Over the past few weeks, I have been seeing some posts breathlessly referring to the "revolutionary" design and features of the impending Apple iPhone 5S and iPhone 6, the latter of which will include a larger screen and may be made from a new kind of metal alloy.  It's all pretty stuff, to be sure, but not revolutionary, sorry. The initial introduction of the iPhone in 2007 was revolutionary in the truest sense -- it made Internet access and small-scale computing easy for people all over the world. It had a sleek, well-integrated design. It introduced the concept of the "app store," in which various useful and fun programs could be easily discovered and downloaded. It shifted the entire dynamic of computing to the mobile user.

The bottom line is that the smartphone concept has hit its stride, with much of what it can do for the world already apparent. But just as we still use PCs and laptops that are based on designs that really haven't changed that much since the 1980s, smartphones are likely at a stage where 90 percent of the revolutionary innovation to the technology itself has already happened -- and from now on, we'll be seeing a lot of tweaking and perfecting. What happens on top of, or as a result of, smartphones is still evolving. But smartphones themselves are an established form factor. (For sure, expect to see a stampede to wearable devices -- yet another form factor, and another type of market.)

The plateauing of innovation shifts the tempo and the composition of the smartphone market going forward.
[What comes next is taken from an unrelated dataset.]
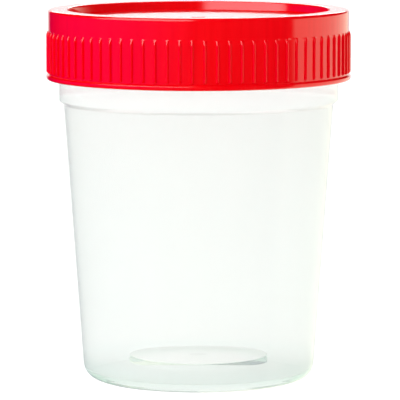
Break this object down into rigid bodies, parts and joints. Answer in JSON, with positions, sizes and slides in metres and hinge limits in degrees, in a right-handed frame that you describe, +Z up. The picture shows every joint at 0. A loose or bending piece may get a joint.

Citi Research analyst Glen Yeung recently asked if the smartphone market has reached "exhaustion" stage, observing that the rapidly evolving smartphone and device space is reaching saturation in many global markets, a point in which new generations of devices won't be as profitable, or earth-shaking for that matter.

"Developed markets are approaching full saturation -- suggesting that smartphones are nearing replacement-only mode,” he says, according to a report in The Wall Street Journal's MarketWatch site. "As developed markets get more saturated, that means shorter periods of profit pressuring margins at original equipment manufacturers like Qualcomm Inc., higher costs to get new products out even quicker, and an increased focus on cost management that will put even more pressure on component suppliers."

At first blush, it doesn't appear that smartphones have reached market saturation. A new analysis by Gartner suggests that smartphone sales have surpassed feature phone sales for the first time -- “Smartphones accounted for 51.8 percent of mobile phone sales in the second quarter of 2013, resulting in smartphone sales surpassing feature phone sales for the first time,” said Anshul Gupta, principal research analyst at Gartner.  Worldwide mobile phone sales to end users totaled 435 million units in the second quarter of 2013, an increase of 3.6 percent from the same period last year.

Citi's Yeung suggests that smartphones have moved through the technology adoption cycle far faster than PCs or laptops, meaning that the market is peaking early. "The desktop computer market took a little more than 12 years to mature, reaching a saturation point in 2008, the laptop computer market took 10 years, maturing by 2012. When you get into smartphones and tablets, those markets are expected to mature in 2015, giving smartphones a product life cycle of 7 years and tablets one of 5 years."

If smartphone sales do top out, it would happen as many companies are jumping into the market from all angles. Of course, the devices themselves are just one part of the stack -- there are immense opportunities to build software and services on top of that. The booming cloud and social network arenas, for example, reflect continuing new services and innovations occurring on top of the PC, even to this day. The device is the catalyst and tool -- the innovation comes from the people who use it.